STATED PROBLEM -> Reproduce the line that contains "obj.parent = None" and every line after it through the end of the records, exactly, with nothing added.

3D code data ->
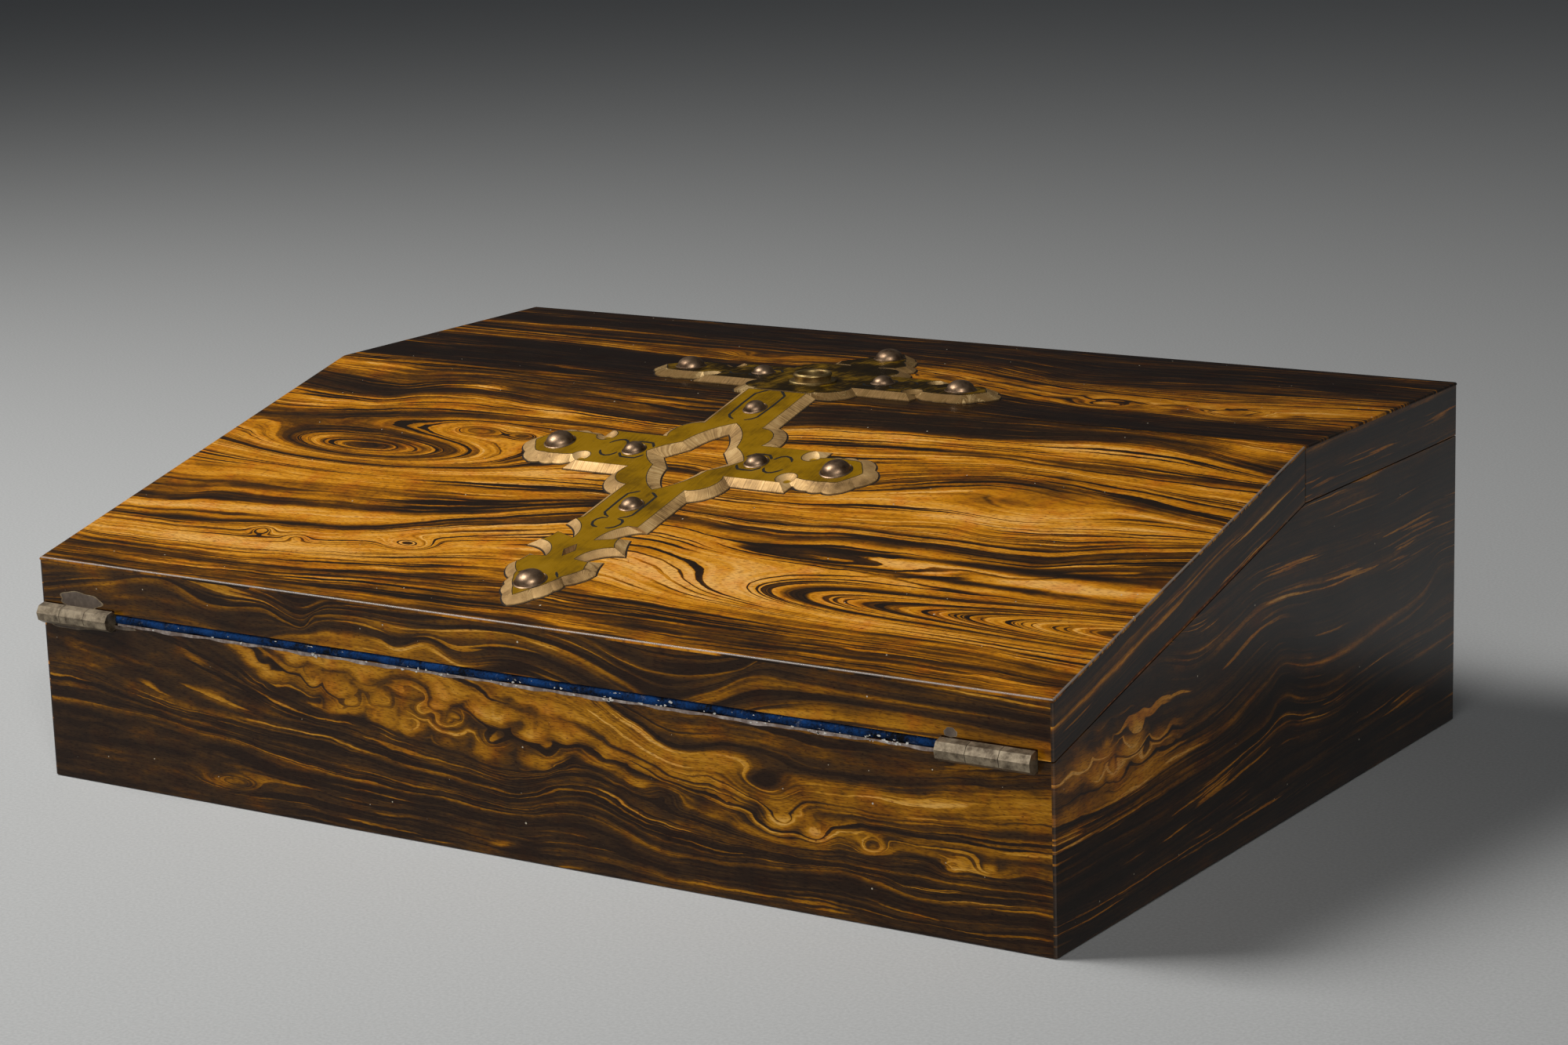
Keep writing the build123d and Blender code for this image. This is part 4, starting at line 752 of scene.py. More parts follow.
@dataclass(frozen=True)
class OldBrass:
    """Cast and filed brass: olive under old lacquer where it is flat, filed bare on its bevels.

    The file left strokes across each bevel, which glint pinkish straw. Grime stays in low places.
    flat is the direction of the faces that kept their lacquer.
    """

    name: str
    flat: Triple
    lacquer: str = "#8e6802"
    dark_lacquer: str = "#634703"
    bright: str = "#b8935e"
    worn_dark: str = "#4c381e"
    grime: str = "#2a1c0c"
    rubbed_lacquer: str = "#98710f"
    worn: str = "#8f6f45"
    glint: str = "#cfae78"
    lacquer_roughness: float = 0.46
    bright_roughness: float = 0.5

    def paint(self, tree: Tree, position: Socket) -> None:
        """Builds the material: file strokes 0.6 mm apart, tarnish in patches of about 15 mm.

        The strokes are noise of the distance along the bevel, which is the position times the
        cross product of the bevel's normal and the flat faces' direction.
        """
        normal = add(tree, "TexCoord", output="Normal")
        facing = add(tree, "VectorMath", (normal, self.flat), "Value", operation="DOT_PRODUCT")
        inputs = {"Value": facing, "From Min": 0.95, "From Max": 0.985}
        flatness = add(tree, "MapRange", inputs, interpolation_type="SMOOTHSTEP")
        edge = add(tree, "VectorMath", (normal, self.flat), operation="CROSS_PRODUCT")
        edge = add(tree, "VectorMath", (edge,), operation="NORMALIZE")
        along = add(tree, "VectorMath", (position, edge), "Value", operation="DOT_PRODUCT")
        inputs = {"W": along, "Scale": 1000 / 0.6, "Detail": 3.0, "Roughness": 0.7}
        stroke = add(tree, "TexNoise", inputs, noise_dimensions="1D")
        brush = drawn_out(tree, position, (1000 / 0.5, 1000 / 9.0, 400.0), Detail=2.0)
        patch = add(tree, "TexNoise", {"Vector": position, "Scale": 70.0, "Detail": 4.0, "Roughness": 0.62})
        shade = add(tree, "Math", (brush, 0.35, patch), operation="MULTIPLY_ADD")
        stops = [(0.45, self.dark_lacquer), (0.7, self.lacquer), (0.95, self.rubbed_lacquer)]
        lacquer = add(tree, "ValToRGB", (shade,), stops=stops)
        worn = add(tree, "Math", (stroke, 0.65, patch), operation="MULTIPLY_ADD")
        worn = add(tree, "Math", (worn, 0.9), operation="MULTIPLY")
        stops = [(0.5, self.worn_dark), (0.64, self.worn), (0.8, self.bright), (0.95, self.glint)]
        bright = add(tree, "ValToRGB", (worn,), stops=stops)
        fine = add(tree, "TexNoise", {"Vector": position, "Scale": 420.0, "Detail": 5.0, "Roughness": 0.7})
        dirt = add(tree, "MapRange", {"Value": fine, "From Min": 0.62, "From Max": 0.8, "To Max": 0.7})
        colour = bright
        for amount, over in ((flatness, lacquer), (dirt, linear(self.grime))):
            inputs = {"Factor": amount, UNDER: colour, OVER: over}
            colour = add(tree, "Mix", inputs, MIXED, data_type="RGBA")
        inputs = {"Value": flatness, "To Min": self.bright_roughness, "To Max": self.lacquer_roughness}
        rough = add(tree, "Math", (dirt, 0.3, add(tree, "MapRange", inputs)), operation="MULTIPLY_ADD")
        dent = add(tree, "TexNoise", {"Vector": position, "Scale": 1000 / 5.0, "Detail": 1.0})
        depth = add(tree, "MapRange", {"Value": flatness, "To Min": 9.0, "To Max": 0.4})
        height = add(tree, "Math", (dent, depth, stroke), operation="MULTIPLY_ADD")
        bump = add(tree, "Bump", {"Strength": 0.3, "Distance": 0.00012, "Height": height})
        surface(tree, Base_Color=colour, Metallic=0.3, Roughness=rough, Specular_IOR_Level=0.1, Normal=bump)


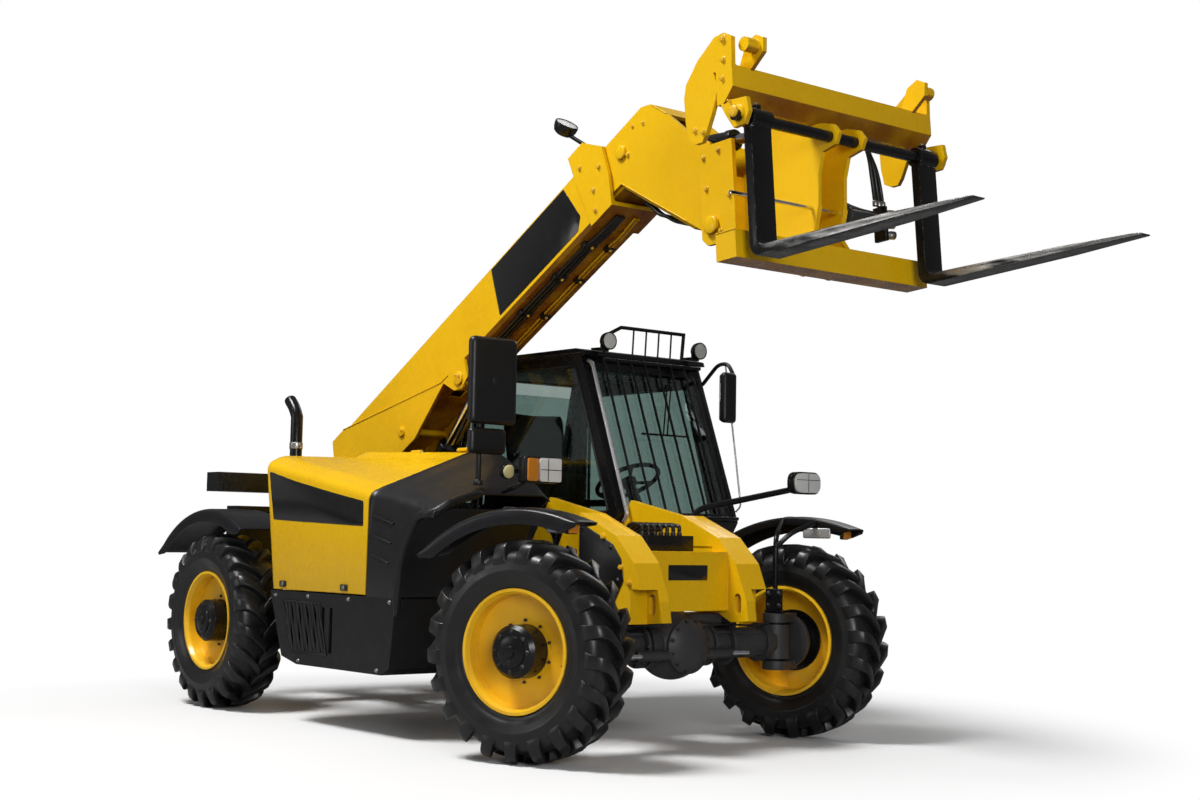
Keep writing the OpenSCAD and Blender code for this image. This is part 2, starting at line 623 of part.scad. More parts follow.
module boom_outer() on_boom() color(yellow) {
    difference() {
        box_tube(120, boom_len - 180, boom_w, boom_h, 18, boom_wall);
        block(lift_eye[0] - 270, lift_eye[0] + 70, -42, 42, -boom_h / 2 - 1, -boom_h / 2 + boom_wall + 1);
    }
    difference() {
        side_plate(-boom_w / 2 - 6, boom_w / 2 + 6) polygon([[boom_len - 190, 100], [boom_len - 180, 255],
            [boom_len - 50, 255], [boom_len + 65, 140], [boom_len + 42, -20], [boom_len - 10, -boom_h / 2 - 8],
            [boom_len - 190, -boom_h / 2 - 8]]);
        cross_plate(boom_len - 200, boom_len + 100)
            tube_section(boom_w - 2 * boom_wall, boom_h - 2 * boom_wall, 12);
    }
    both_sides() difference() {
        union() {
            side_plate(boom_w / 2 - boom_wall, boom_w / 2 + 6) polygon([[-60, -200], [60, 165], [200, 165], [1210, -150],
                [1290, -150], [1460, -150], [1440, -260], [1368, -285], [1300, -260], [1230, -166], [840, -290],
                [300, -290], [60, -235]]);
            cross_bar(0, -boom_drop, 190, 60, boom_w / 2);
            cross_bar(lift_eye[0], lift_eye[1], 130, lift_rod_d / 2 + 20, boom_w / 2);
        }
        cross_bar(0, -boom_drop, foot_pin_d + 2 * pin_gap, 0, boom_w);
        cross_bar(lift_eye[0], lift_eye[1], 48, 0, boom_w);
    }
    cross_bar(lift_eye[0], lift_eye[1], 48, -boom_w / 2 - 12, -lift_rod_d / 2 - 12);
    cross_bar(lift_eye[0], lift_eye[1], 48, lift_rod_d / 2 + 12, boom_w / 2 + 12);
    cross_bar(748, -187, 44, -boom_w / 2 - 10, boom_w / 2 + 10);
}

module boom_lamp() on_boom() color(black) {
    tube([[boom_len - 150, 0, 255.1], [boom_len - 150, 0, 330], [boom_len - 260, 0, 520]], 22);
    translate([boom_len - 270, 0, 560]) rotate([0, 60 + boom_angle - 25, 0]) cylinder(d = 130, h = 70, center = true);
}

inner_w = boom_w - 2 * boom_wall - 2 * boom_gap;
inner_h = 240;
plate_t = 20;

module head_outline() difference() {
    union() {
        polygon([[2700, -105], [2965, -105], [3350, -700], [3440, -760], [3490, -700], [3570, -330], [3490, -216],
            [3401, -17], [3330, 105], [3265, 140], [2700, 140]]);
        translate(head_pin) circle(r = 75);
    }
}

module boom_inner() on_boom() color(yellow) {
    translate([0, 0, 17]) box_tube(420, 2720, inner_w, inner_h + 5, 14, 10);
    both_sides() difference() {
        side_plate(inner_w / 2 - plate_t, inner_w / 2) head_outline();
        cross_bar(head_pin[0], head_pin[1], 64, 0, boom_w);
        cross_bar(tilt_base[0], tilt_base[1], 56, 0, boom_w);
    }
    side = inner_w / 2 - plate_t + eps;
    side_plate(-side, side) polygon([[2700, 140], [3265, 140], [3330, 105], [3401, -17], [3385, -25],
        [3318, 92], [3260, 124], [2700, 124]]);
    side_plate(-side, side) polygon([[2700, -105], [2965, -105], [3290, -608], [3276, -618], [2957, -121],
        [2700, -121]]);
    cross_bar(tilt_base[0], tilt_base[1], 56, -inner_w / 2 - 10, inner_w / 2 + 10);
}

// ---- Cylinders ----

// A cylinder's barrel with its eye at the origin, pointing along +X.
module barrel(d, rod_d, length, pin_d, eye_w) {
    difference() {
        union() {
            bar([pin_d * 0.9, 0, 0], [length, 0, 0], d);
            cross_bar(0, 0, pin_d * 2, -eye_w / 2, eye_w / 2);
            block(0, pin_d * 1.4, -eye_w / 2, eye_w / 2, -pin_d * 0.8, pin_d * 0.8);
        }
        cross_bar(0, 0, pin_d + 2 * pin_gap, -eye_w, eye_w);
        bar([pin_d * 1.6, 0, 0], [length + 1, 0, 0], rod_d + 2 * pin_gap);
    }
}

// A cylinder's rod with its eye at the origin, pointing back along -X.
module piston_rod(rod_d, length, eye_d, eye_w) {
    bar([-length, 0, 0], [-eye_d * 0.3, 0, 0], rod_d);
    difference() {
        cross_bar(0, 0, eye_d, -eye_w / 2, eye_w / 2);
        cross_bar(0, 0, eye_d * 0.45, -eye_w, eye_w);
    }
}

lift_eye_xz = on_boom_xz(lift_eye);
lift_vec = lift_eye_xz - lift_base;
lift_len = norm(lift_vec);

module on_lift() placed() translate([lift_base[0], 0, lift_base[1]]) rotate([0, -angle_of(lift_vec), 0]) children();

module lift_barrel() on_lift() color(black) barrel(lift_d, lift_rod_d, 1000, 60, 90);
module lift_rod() on_lift() color(steel) translate([lift_len, 0, 0]) piston_rod(lift_rod_d, 830, 80, 60);

tilt_base_xz = on_boom_xz(tilt_base);
tilt_vec = eye_xz - tilt_base_xz;
tilt_len = norm(tilt_vec);

module on_tilt() placed() translate([tilt_base_xz[0], 0, tilt_base_xz[1]]) rotate([0, -angle_of(tilt_vec), 0])
    children();

module tilt_barrel() on_tilt() color(black) barrel(tilt_d, tilt_rod_d, 680, 56, 80);
module tilt_rod() on_tilt() color(steel) translate([tilt_len, 0, 0]) piston_rod(tilt_rod_d, 730, 96, 56);

// ---- Carriage and forks ----

s_plate_y = [72, 92];
cheek_plate_y = [138, 160];
side_w = 22;

module s_plate_outline() polygon([[-60, -45], [0, -78], [140, -100], [470, -325], [595, -325], [595, -205],
    [560, -150], [600, -30], [610, 110], [640, 200], [720, 215], [745, 262], [715, 305], [640, 330], [560, 335],
    [560, 480], [480, 485], [380, 455], [285, 460], [225, 400], [190, 250], [60, 80], [-60, 50]]);

module hitch_outline() polygon([[-75, -55], [-40, -88], [150, -95], [150, 380], [-55, 385], [-75, 330]]);

module hook_outline() polygon([[561, 632], [619, 636], [665, 608], [659, 487], [600, 470], [545, 480],
    [567, 418], [551, 361], [528, 310], [480, 223], [458, 198], [416, 199], [377, 220], [362, 298], [358, 417],
    [373, 474], [452, 560]]);

module shaft_lug_outline() polygon([[575, 345], [600, 325], [640, 335], [735, 325], [745, 262], [715, 212],
    [650, 212], [600, 290]]);

module lug_outline() polygon([[580, 480], [659, 480], [740, 540], [745, 600], [700, 625], [640, 600]]);

module fork_carriage() on_carriage() color(yellow) {
    half = carriage_w / 2;
    difference() {
        side_plate(-half, half) polygon([[560, 487], [659, 487], [659, 392], [600, 330], [560, 330]]);
        side_plate(-half + side_w, half - side_w) polygon([[572, 475], [647, 475], [647, 398], [594, 342],
            [572, 342]]);
    }
    difference() {
        block(480, 600, -half + 30, half - 30, -325, -205);
        block(492, 588, -half + 31, half - 31, -313, -217);
    }
    both_sides() {
        difference() {
            side_plate(s_plate_y[0], s_plate_y[1]) s_plate_outline();
            cross_bar(shaft_uw[0], shaft_uw[1], shaft_d, 0, half);
            cross_bar(0, 0, 62, 0, half);
        }
        side_plate(half - side_w, half) hook_outline();
        difference() {
            side_plate(half - side_w, half) shaft_lug_outline();
            cross_bar(shaft_uw[0], shaft_uw[1], shaft_d, 0, half + 1);
        }
        side_plate(cheek_plate_y[0], cheek_plate_y[1]) hitch_outline();
        side_plate(half - 130, half - 130 + side_w) lug_outline();
        cross_bar(695, 572, 62, half - 110, half - 40);
    }
    block(130, 150, -cheek_plate_y[1], cheek_plate_y[1], -60, 200);
    cross_bar(0, 0, 62, -cheek_plate_y[1] - 10, cheek_plate_y[1] + 10);
}

module fork_shaft() on_carriage() color(black)
    cross_bar(shaft_uw[0], shaft_uw[1], shaft_d, -carriage_w / 2 - shaft_stub, carriage_w / 2 + shaft_stub);

module fork() {
    tip = shank_u + fork_t + fork_len;
    difference() {
        union() {
            side_plate(-fork_w / 2, fork_w / 2) polygon([[shank_u, shaft_uw[1]], [shank_u + fork_t, shaft_uw[1]],
                [shank_u + fork_t, heel_w + fork_t + 10], [shank_u + fork_t + 10, heel_w + fork_t],
                [tip - 20, heel_w + 14], [tip, heel_w + 6], [tip, heel_w], [shank_u + 15, heel_w],
                [shank_u, heel_w + 15]]);
            cross_bar(shaft_uw[0], shaft_uw[1], shaft_d + 40, -fork_w / 2, fork_w / 2);
        }
        cross_bar(shaft_uw[0], shaft_uw[1], shaft_d + 3, -fork_w, fork_w);
        both_sides() translate([tip, fork_w / 2, heel_w - 1]) linear_extrude(fork_t)
            polygon([[-220, eps], [0, -30], [eps, -30], [eps, eps]]);
    }
}

module fork_right() on_carriage() color(black) translate([0, -fork_y, 0]) fork();
module fork_left() on_carriage() color(black) translate([0, fork_y, 0]) fork();

chassis_frame();
cross_members();
front_axle();
rear_axle();
engine_block();
side_skirt();
pod_front_cover();
engine_hood();
exhaust_stack();
rear_crossbar();
rear_mudguards();
cab_frame();
cab_glass();
cab_guards();
cab_door();
door_glass();
driver_seat();
steering_console();
mirrors();
lamps();
boom_outer();
boom_lamp();
boom_inner();
lift_barrel();
lift_rod();
tilt_barrel();
tilt_rod();
fork_carriage();
fork_shaft();
fork_right();
fork_left();
knuckle_front_right();
knuckle_front_left();
knuckle_rear_right();
knuckle_rear_left();
front_mudguard_right();
front_mudguard_left();
tyre_front_right();
tyre_front_left();
tyre_rear_right();
tyre_rear_left();
rim_front_right();
rim_front_left();
rim_rear_right();
rim_rear_left();
hub_front_right();
hub_front_left();
hub_rear_right();
hub_rear_left();
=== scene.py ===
"""Dresses a compact telehandler: paint, tyres, glass, cab fittings, lamps and the working hitch.

Each sub-assembly is a class that holds its sizes in millimetres and builds its own pieces on the
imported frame. Local frames (vehicle, boom, carriage, knuckle, wheel) come from the record's joints.
"""

import json
import logging
import math
from dataclasses import dataclass
from enum import Enum
from functools import cache
from typing import Callable, Dict, List, Optional, Sequence, Tuple, Union

import bmesh
import bpy
from mathutils import Matrix, Vector


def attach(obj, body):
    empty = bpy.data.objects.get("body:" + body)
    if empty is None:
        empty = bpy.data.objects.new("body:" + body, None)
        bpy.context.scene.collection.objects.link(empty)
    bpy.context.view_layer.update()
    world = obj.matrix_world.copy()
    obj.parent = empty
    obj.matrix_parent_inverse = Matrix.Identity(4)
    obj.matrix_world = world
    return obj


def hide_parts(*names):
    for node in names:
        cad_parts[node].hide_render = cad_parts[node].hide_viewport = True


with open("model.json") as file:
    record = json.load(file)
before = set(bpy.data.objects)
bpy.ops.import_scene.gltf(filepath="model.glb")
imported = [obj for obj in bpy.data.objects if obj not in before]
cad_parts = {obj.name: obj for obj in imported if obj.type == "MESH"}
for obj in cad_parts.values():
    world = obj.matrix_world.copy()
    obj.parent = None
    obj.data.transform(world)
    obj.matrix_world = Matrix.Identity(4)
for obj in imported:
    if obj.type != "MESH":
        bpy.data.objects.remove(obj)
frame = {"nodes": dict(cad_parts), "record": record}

LOG = logging.getLogger("telehandler")
Point = Tuple[float, float, float]
Flat = Tuple[float, float]
Colour = Tuple[float, float, float]
Socket = bpy.types.NodeSocket
Sockets = bpy.types.bpy_prop_collection
Value = Union[Socket, float, Tuple[float, ...]]
Look = Optional["Finish"]

MM = 0.001
TURN = 2 * math.pi
X, Y, Z, DOWN = (1, 0, 0), (0, 1, 0), (0, 0, 1), (0, 0, -1)
SIDES = (-1, 1)
WHITE = (1.0, 1.0, 1.0)
# Points closer than this are one, in metres.
WELD = 2e-5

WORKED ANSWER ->
    obj.parent = None
    obj.data.transform(world)
    obj.matrix_world = Matrix.Identity(4)
for obj in imported:
    if obj.type != "MESH":
        bpy.data.objects.remove(obj)
frame = {"nodes": dict(cad_parts), "record": record}

LOG = logging.getLogger("telehandler")
Point = Tuple[float, float, float]
Flat = Tuple[float, float]
Colour = Tuple[float, float, float]
Socket = bpy.types.NodeSocket
Sockets = bpy.types.bpy_prop_collection
Value = Union[Socket, float, Tuple[float, ...]]
Look = Optional["Finish"]

MM = 0.001
TURN = 2 * math.pi
X, Y, Z, DOWN = (1, 0, 0), (0, 1, 0), (0, 0, 1), (0, 0, -1)
SIDES = (-1, 1)
WHITE = (1.0, 1.0, 1.0)
# Points closer than this are one, in metres.
WELD = 2e-5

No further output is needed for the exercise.